If the employer makes you sit in the office watching him or her work or “just finishing this up,” the employer sucks at time management, doesn’t honor commitments, and has terrible interpersonal skills. It’s no accident that these are usually the same employers who misunderstand your answers or just flat-out don’t hear them. A distracted listener hears individual words and fragments rather than full sentences. Do you want to work for someone who can’t be bothered to listen to you before you even get the job? How much is he or she going to listen after you get the job? A responsible, considerate employer will ask you to wait outside the office until he or she can give you full attention or will ask to reschedule in the event of a legitimate crisis.

The Half-Ass Hardass

The person chosen by the company to interview you will tell you volumes about the way a company is managed. Again, the interview should inform both parties. It is generally the first personal presentation of the company to the job seeker. First impressions matter on both sides of the table. The company’s representative should be approachable, attentive, and welcoming. He or she should make you want to work for the company.

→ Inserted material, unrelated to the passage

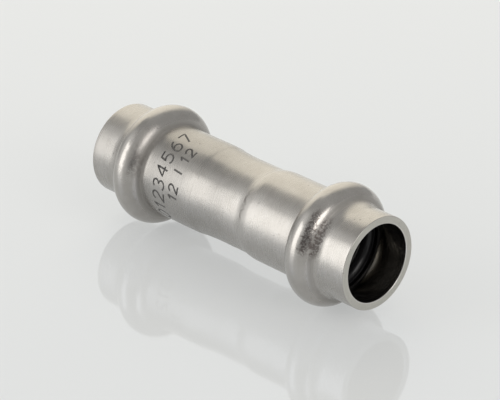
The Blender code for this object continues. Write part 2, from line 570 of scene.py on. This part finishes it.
steelLook = {
    "bare": (0.502, 0.483, 0.458),
    "clouded": (0.445, 0.426, 0.399),
    # colour of the bore, darkened as painted shade of its recess
    "inner": (0.335, 0.32, 0.297),
    # dark of the pits, and of the painted shade in the bead corners and along the folds
    "pitAndShadeDark": (0.17, 0.155, 0.14),
    "stain": (0.18, 0.157, 0.147),  # brown heat and rolling marks on the beads
    "edge": (0.70, 0.68, 0.65),
    "sawn": (0.572, 0.556, 0.508),  # the cut faces of the mouths
    # how much of its colour the steel keeps, from the lower mouth at 0 to the upper one at 1: darker over
    # the lower socket and its ramp
    "lengthwiseDarkening": [(0.0, 0.94), (0.16, 0.96), (0.24, 0.765), (0.38, 0.785), (0.48, 0.835), (0.54, 0.93),
                 (0.60, 0.98), (0.66, 0.97), (1.0, 0.945)],
    "metallic": 0.88,  # outside, under a thin oxide; the bore is bare metal
    "anisotropy": 0.35,
    "anisotropyTurn": 0.25,

    # where the zones start and are whole
    "rimDepths": (0.17 * mm, 0.12 * mm),  # under the mouth
    "sawnDepths": (0.04 * mm, 0.01 * mm),
    "edgeWidth": 0.04 * mm,  # of the bright inner edge of the mouth
    "inwardFacing": (-0.25, -0.02),  # the bore faces outwards by less than the first of these
    "crownRadii": (8.1 * mm, 8.6 * mm),  # where the rolling tool has burnished the beads

    # brush marks that run round the tube: their noise's scale round it, scale along the section and detail
    "brushes": {"brush": (2.6, 5200, 3.0), "scratch": (1.4, 2100, 2.0)},
    "noises": {"grain": (5200, 2.0), "speckle": (3300, 3.0), "mottle": (1500, 4.0), "cloud": (170, 3.0),
               "patch": (520, 3.0), "pits": (2300, 1.0)},
    "saw": ((9000.0, 700.0, 0.0), 3.0),  # scale along each axis, and detail

    # colour: shares of the noises, how much they brighten and darken it, and what lies over them
    "toneMix": {"cloud": 0.55, "patch": 0.45},
    "toneRange": (0.32, 0.68),  # of that mix, where the steel is clouded and where it is bare
    "sawnMix": {"saw": 0.6, "grain": 0.4},
    "sawnContrast": 0.34,
    "streakMix": {"brush": 0.34, "scratch": 0.26, "grain": 0.22, "mottle": 0.2},
    "streakContrast": 0.32,
    "pitRange": (0.755, 0.80),  # of the pits' noise, where a pit starts and is whole
    "pitDarkness": 0.6,
    "stainDarkness": 0.9,

    # relief
    "reliefMix": {"brush": 0.003 * mm, "grain": 0.004 * mm, "scratch": 0.003 * mm},
    "crownWorn": 0.5,  # share of that relief that the burnished crowns have lost
    "crownSpots": 0.35,  # strength of the speckle on the crowns
    "stainSpots": 0.9,  # and in the stained patches
    "spotDepth": 0.014 * mm,
    "pitDepth": 0.02 * mm,

    # roughness of the tube and of its zones, and what the noises add
    "tubeRoughness": 0.27,
    "zoneRoughness": {"crown": 0.19, "inner": 0.21, "cut": 0.36, "edge": 0.14},
    "roughMix": {"cloud": 0.12, "brush": 0.10},
    "spotRoughness": 0.34,
    "stainGloss": 0.06,

    # painted shade in the corners at the feet of the beads, which are made rougher too: distance from each
    # mouth, darkness of the painted shade and roughness
    "shadedCreases": ((5.95 * mm, 0.08, 0.26), (11.4 * mm, 0.12, 0.36)),
    "creaseWidths": (0.15 * mm, 0.5 * mm),  # from its middle, where a band of painted shade and roughness starts to fade and ends
    "stainWander": 1.6 * mm,  # how far the edges of a stained patch stray
    "stainEdge": (0.5, 1.5),  # shares of its half width where a patch starts to fade and ends
    "stainSpread": (0.6, 1.2),  # the same for half of its angle
    "stainBreaks": (0.36, 0.56),  # of the speckle, where a patch is gone and where it is whole
    "foldWander": (6.5, 900, 3.0),  # the noise that bends a fold, given as the brushes are
    "foldSpread": (0.7, 1.1),  # shares of half of its angle where a fold starts to fade and ends
    "foldBreaks": (0.38, 0.58),  # of the patch noise, where a fold is broken and where it is whole
    "foldLeft": 0.3,  # share of a fold that stays in its breaks
}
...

The interviewer should also be interviewed, which means he or she must be interviewable. If you are the job seeker you are there to interview the company for a position within your life. The person chosen to represent the company to you should be qualified to do so. If they send you the drill sergeant, a bouncer from a nightclub, or an enemy interrogator, the company recruits by finding out who can survive an interview. An interview should not be a survival situation, folks. A company using a survival of the fittest mentality probably resorts to scare tactics and intimidation to motivate people. Contrary to popular belief, fear is a shitty motivator if the goal is to compel a stranger to become a loyal, dependable, confident company asset.

I once had an interview with a fellow who refused to acknowledge me after I was shown to his office. I sat. I waited. He refused to open a dialogue with me, forcing me to make the first move. When he did decide to play along he asked me a complicated, open-ended question but then immediately started reading my resume as I answered it. Of course this meant he didn’t really hear my answers. He heard a handful of words and then tried to cover by asking me to defend my answer. I didn’t say what he thought I said, so I was being asked to defend a position I didn’t take. I was torn between correcting him (my instincts said don’t do this) or trying to defend a statement I didn’t give, didn’t believe, and didn’t support. Even worse was the fact that this misheard statement appeared to challenge his authority, which I would never do in an interview, and which made the conversation take an almost hostile turn within the first 30 seconds.

Is there any way in hell I would work for this man? Nope. Neither should you. Neither should you work for anyone who can’t answer all of your questions about the company and the position. If they send you someone who says “I can’t explain the benefits package because I don’t use company benefits,” they have sent you the wrong person for the job. This is an indicator that the company is probably filled with lots of wrong people for its jobs. If they send you someone who says “I can’t explain the day-to-day requirements of this job because I’ve never done it; I only supervise the results,” your prospective supervisor just told you he or she has NO IDEA how you are supposed to do your job. If the company sends you a shitty interviewer, it’s more than likely a shitty company.

Value yourself, your time, your talents, and your intuition, folks. Walk away in the interest of wellness.